Collection entries
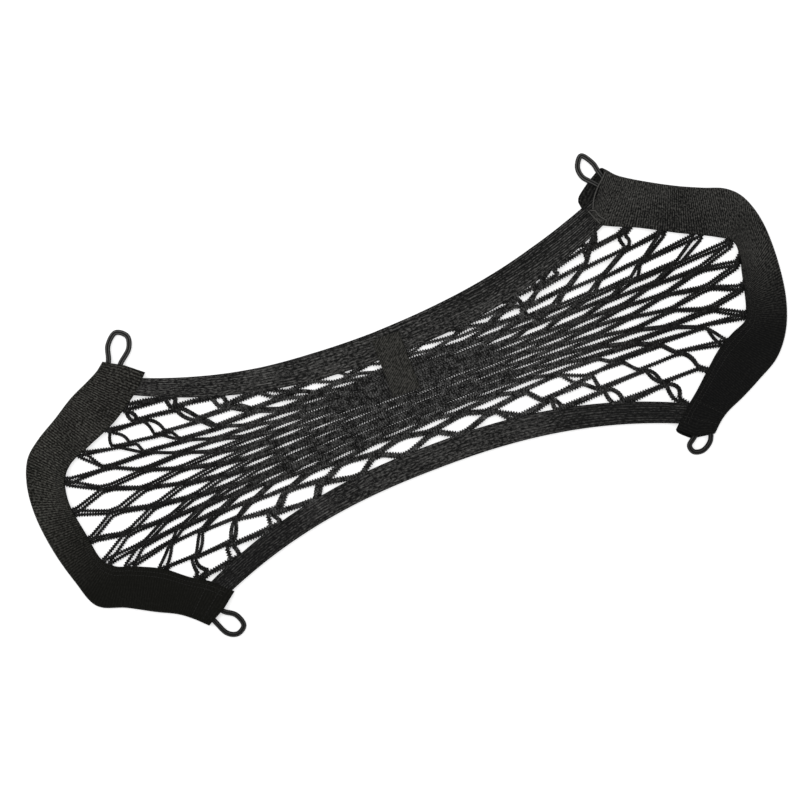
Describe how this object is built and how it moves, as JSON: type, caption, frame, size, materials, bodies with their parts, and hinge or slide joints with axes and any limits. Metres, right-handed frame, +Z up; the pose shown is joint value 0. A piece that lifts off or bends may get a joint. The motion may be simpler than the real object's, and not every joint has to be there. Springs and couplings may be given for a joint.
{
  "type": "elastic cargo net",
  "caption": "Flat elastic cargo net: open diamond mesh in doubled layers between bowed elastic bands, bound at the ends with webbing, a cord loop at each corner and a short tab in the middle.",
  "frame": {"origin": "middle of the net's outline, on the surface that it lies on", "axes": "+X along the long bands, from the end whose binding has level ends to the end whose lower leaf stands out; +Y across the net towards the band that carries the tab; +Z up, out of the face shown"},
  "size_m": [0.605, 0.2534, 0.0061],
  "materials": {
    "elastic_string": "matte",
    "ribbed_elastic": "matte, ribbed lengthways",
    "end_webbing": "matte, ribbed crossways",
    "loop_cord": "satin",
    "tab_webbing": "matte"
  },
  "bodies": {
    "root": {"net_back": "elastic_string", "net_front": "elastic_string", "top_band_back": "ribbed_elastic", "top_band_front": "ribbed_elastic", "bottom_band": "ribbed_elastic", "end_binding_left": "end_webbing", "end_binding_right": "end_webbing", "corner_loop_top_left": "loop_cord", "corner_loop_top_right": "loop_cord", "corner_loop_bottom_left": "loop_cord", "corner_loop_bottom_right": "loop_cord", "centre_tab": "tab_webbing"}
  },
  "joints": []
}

...

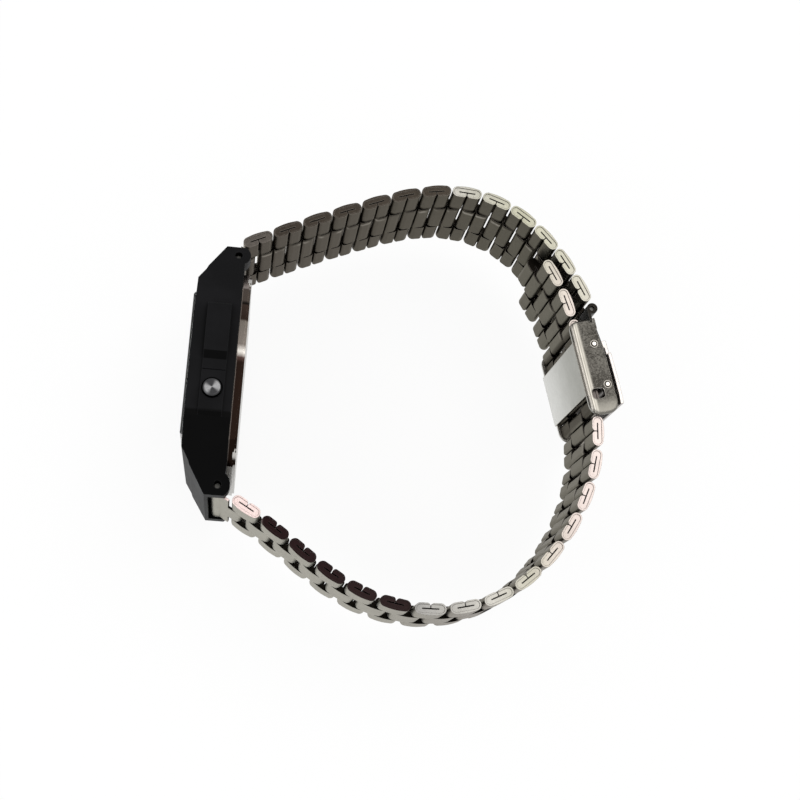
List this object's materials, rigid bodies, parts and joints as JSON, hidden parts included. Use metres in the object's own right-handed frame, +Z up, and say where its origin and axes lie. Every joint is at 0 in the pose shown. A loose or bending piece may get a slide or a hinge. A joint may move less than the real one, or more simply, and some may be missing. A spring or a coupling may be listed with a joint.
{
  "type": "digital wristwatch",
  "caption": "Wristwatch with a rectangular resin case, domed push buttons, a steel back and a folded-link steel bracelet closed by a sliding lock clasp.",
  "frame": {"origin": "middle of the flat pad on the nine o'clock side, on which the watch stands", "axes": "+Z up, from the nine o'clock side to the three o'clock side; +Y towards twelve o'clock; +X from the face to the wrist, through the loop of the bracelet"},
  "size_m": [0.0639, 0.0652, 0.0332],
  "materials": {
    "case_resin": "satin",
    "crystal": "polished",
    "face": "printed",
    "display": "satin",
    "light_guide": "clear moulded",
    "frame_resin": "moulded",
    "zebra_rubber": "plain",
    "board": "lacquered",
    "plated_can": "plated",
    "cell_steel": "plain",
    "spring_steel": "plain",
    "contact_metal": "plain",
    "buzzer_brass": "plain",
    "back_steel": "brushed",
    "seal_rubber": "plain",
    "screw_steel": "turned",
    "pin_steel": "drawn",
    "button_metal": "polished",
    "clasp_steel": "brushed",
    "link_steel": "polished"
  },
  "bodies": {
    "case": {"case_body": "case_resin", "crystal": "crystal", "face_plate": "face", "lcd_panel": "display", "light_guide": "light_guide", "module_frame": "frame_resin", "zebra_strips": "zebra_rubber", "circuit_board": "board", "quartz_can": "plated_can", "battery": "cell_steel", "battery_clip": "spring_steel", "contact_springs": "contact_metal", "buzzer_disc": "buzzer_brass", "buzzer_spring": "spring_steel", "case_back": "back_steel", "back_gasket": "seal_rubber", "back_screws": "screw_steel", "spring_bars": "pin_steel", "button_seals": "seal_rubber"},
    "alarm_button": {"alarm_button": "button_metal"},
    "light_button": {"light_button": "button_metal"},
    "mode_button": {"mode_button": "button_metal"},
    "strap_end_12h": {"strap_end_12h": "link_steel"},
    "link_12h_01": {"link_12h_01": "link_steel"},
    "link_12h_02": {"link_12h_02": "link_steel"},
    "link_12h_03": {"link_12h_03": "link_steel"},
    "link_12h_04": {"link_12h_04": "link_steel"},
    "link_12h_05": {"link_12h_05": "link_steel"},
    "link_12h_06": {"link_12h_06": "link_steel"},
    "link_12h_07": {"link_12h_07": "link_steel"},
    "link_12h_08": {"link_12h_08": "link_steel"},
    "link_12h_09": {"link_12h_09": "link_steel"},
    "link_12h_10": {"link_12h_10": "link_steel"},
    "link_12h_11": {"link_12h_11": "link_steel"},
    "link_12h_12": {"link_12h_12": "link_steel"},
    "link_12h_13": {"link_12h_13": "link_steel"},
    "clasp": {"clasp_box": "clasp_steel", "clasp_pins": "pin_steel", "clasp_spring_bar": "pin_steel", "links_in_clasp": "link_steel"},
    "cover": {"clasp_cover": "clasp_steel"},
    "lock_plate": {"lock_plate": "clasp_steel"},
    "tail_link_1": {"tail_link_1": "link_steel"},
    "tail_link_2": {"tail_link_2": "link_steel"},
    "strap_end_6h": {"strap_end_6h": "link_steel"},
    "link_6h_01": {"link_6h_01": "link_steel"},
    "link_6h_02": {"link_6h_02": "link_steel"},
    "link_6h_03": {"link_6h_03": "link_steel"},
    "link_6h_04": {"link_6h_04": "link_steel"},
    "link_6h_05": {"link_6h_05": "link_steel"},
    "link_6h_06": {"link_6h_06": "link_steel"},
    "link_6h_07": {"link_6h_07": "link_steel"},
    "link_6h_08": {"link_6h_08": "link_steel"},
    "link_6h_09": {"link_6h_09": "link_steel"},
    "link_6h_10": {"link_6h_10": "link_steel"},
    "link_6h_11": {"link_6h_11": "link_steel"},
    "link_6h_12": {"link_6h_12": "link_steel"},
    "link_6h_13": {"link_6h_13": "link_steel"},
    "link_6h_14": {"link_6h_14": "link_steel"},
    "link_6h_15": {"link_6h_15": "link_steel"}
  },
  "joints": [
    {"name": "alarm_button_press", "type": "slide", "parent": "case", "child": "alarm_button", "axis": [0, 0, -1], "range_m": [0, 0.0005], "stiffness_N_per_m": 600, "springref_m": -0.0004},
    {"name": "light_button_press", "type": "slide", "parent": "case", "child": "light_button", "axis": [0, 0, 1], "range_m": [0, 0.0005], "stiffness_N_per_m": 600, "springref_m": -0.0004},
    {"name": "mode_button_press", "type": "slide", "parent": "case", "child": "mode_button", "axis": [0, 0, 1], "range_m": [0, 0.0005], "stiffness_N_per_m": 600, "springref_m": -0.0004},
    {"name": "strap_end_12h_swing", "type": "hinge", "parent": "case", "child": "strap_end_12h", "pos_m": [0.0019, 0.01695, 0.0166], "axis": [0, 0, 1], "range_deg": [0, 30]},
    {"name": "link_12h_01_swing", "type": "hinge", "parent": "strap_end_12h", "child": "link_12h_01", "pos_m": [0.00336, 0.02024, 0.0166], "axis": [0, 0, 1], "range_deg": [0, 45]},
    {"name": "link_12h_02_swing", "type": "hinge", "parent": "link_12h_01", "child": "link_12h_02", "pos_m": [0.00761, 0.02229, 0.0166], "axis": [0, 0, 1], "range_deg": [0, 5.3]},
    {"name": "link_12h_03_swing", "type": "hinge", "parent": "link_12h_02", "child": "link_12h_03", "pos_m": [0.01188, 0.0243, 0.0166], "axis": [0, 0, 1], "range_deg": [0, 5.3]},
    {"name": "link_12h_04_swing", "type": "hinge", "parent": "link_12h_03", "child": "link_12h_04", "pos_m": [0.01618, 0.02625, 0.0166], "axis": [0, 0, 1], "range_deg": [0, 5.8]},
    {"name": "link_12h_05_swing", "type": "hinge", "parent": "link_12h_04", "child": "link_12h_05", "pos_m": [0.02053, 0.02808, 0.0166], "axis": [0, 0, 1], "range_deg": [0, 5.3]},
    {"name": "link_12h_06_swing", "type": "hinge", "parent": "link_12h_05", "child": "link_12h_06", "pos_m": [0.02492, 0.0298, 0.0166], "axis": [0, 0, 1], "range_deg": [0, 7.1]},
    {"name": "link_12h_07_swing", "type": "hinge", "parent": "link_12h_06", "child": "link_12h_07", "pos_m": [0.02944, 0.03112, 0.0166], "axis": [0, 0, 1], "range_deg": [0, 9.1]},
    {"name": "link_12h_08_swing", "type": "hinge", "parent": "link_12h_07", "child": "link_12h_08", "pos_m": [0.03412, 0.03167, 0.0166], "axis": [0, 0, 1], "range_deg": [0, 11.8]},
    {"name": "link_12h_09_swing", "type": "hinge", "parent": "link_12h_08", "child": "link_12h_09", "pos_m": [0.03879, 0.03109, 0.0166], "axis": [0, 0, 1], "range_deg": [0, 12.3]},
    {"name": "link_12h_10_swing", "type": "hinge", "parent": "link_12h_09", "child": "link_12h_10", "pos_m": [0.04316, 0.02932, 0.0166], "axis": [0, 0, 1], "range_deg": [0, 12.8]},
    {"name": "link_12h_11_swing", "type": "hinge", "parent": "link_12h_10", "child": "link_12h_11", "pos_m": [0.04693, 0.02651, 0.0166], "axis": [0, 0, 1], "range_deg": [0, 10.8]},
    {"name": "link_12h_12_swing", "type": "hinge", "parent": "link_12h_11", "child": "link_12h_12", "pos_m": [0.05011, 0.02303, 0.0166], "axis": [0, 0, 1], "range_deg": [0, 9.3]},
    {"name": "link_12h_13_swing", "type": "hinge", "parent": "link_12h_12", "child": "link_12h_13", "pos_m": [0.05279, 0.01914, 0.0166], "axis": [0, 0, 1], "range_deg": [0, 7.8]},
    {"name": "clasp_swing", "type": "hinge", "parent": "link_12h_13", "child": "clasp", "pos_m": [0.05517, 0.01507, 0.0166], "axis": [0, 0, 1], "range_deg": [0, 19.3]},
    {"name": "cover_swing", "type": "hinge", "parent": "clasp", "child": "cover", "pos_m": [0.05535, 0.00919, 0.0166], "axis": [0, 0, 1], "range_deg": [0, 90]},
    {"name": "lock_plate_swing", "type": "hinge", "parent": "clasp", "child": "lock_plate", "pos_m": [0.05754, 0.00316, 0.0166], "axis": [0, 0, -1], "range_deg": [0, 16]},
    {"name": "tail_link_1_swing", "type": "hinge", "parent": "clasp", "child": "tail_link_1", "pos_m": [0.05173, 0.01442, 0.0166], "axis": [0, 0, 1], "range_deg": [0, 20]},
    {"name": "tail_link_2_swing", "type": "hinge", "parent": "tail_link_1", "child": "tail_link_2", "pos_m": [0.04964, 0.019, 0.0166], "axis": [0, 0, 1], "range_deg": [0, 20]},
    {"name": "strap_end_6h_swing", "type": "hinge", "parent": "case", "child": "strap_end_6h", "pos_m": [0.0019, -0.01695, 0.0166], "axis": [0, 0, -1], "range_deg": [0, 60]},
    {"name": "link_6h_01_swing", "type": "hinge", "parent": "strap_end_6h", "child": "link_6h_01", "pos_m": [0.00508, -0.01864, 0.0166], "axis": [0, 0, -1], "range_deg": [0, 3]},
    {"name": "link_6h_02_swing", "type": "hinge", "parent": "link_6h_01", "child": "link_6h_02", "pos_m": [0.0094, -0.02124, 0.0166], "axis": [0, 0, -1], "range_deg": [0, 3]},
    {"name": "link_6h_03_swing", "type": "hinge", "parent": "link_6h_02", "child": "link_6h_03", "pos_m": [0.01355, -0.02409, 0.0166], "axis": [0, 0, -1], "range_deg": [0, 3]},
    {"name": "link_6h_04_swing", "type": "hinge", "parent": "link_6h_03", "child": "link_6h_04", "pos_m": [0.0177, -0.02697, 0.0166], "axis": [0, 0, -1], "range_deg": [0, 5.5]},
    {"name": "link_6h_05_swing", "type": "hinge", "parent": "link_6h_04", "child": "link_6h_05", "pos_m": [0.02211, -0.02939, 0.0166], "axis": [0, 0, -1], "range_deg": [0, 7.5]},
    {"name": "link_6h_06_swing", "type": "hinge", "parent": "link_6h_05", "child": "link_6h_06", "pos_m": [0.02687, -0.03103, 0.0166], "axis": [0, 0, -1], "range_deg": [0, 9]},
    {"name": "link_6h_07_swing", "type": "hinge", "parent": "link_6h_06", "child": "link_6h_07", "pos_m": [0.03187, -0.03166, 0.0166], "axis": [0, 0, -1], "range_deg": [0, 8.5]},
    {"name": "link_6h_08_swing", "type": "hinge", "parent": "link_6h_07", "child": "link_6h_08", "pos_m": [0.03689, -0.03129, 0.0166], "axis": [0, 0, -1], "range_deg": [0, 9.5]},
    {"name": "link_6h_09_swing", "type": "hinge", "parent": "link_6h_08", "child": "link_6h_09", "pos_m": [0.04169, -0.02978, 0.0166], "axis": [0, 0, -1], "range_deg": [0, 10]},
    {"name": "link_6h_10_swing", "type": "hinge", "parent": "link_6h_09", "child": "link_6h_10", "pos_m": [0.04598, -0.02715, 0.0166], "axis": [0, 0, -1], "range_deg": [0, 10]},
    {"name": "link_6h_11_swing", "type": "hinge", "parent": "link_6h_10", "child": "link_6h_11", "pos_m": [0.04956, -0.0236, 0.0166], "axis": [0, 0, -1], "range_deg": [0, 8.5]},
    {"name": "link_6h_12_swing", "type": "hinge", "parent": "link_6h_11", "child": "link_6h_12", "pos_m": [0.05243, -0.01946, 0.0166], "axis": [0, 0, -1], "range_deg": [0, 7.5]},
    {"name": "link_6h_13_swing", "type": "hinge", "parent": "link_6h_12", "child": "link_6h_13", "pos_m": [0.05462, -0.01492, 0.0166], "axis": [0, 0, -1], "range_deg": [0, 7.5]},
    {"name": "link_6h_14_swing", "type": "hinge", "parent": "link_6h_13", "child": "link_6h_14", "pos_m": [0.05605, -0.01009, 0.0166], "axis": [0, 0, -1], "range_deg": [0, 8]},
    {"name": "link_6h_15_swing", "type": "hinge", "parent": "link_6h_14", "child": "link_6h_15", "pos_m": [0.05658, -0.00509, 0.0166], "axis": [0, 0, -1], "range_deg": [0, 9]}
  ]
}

REQUIREMENT
Locate all lines that include the word "caption" and copy them out.

OUTPUT
Describe how this object is built and how it moves, as JSON: type, caption, frame, size, materials, bodies with their parts, and hinge or slide joints with axes and any limits. Metres, right-handed frame, +Z up; the pose shown is joint value 0. A piece that lifts off or bends may get a joint. The motion may be simpler than the real object's, and not every joint has to be there. Springs and couplings may be given for a joint.
  "caption": "Flat elastic cargo net: open diamond mesh in doubled layers between bowed elastic bands, bound at the ends with webbing, a cord loop at each corner and a short tab in the middle.",
  "caption": "Wristwatch with a rectangular resin case, domed push buttons, a steel back and a folded-link steel bracelet closed by a sliding lock clasp.",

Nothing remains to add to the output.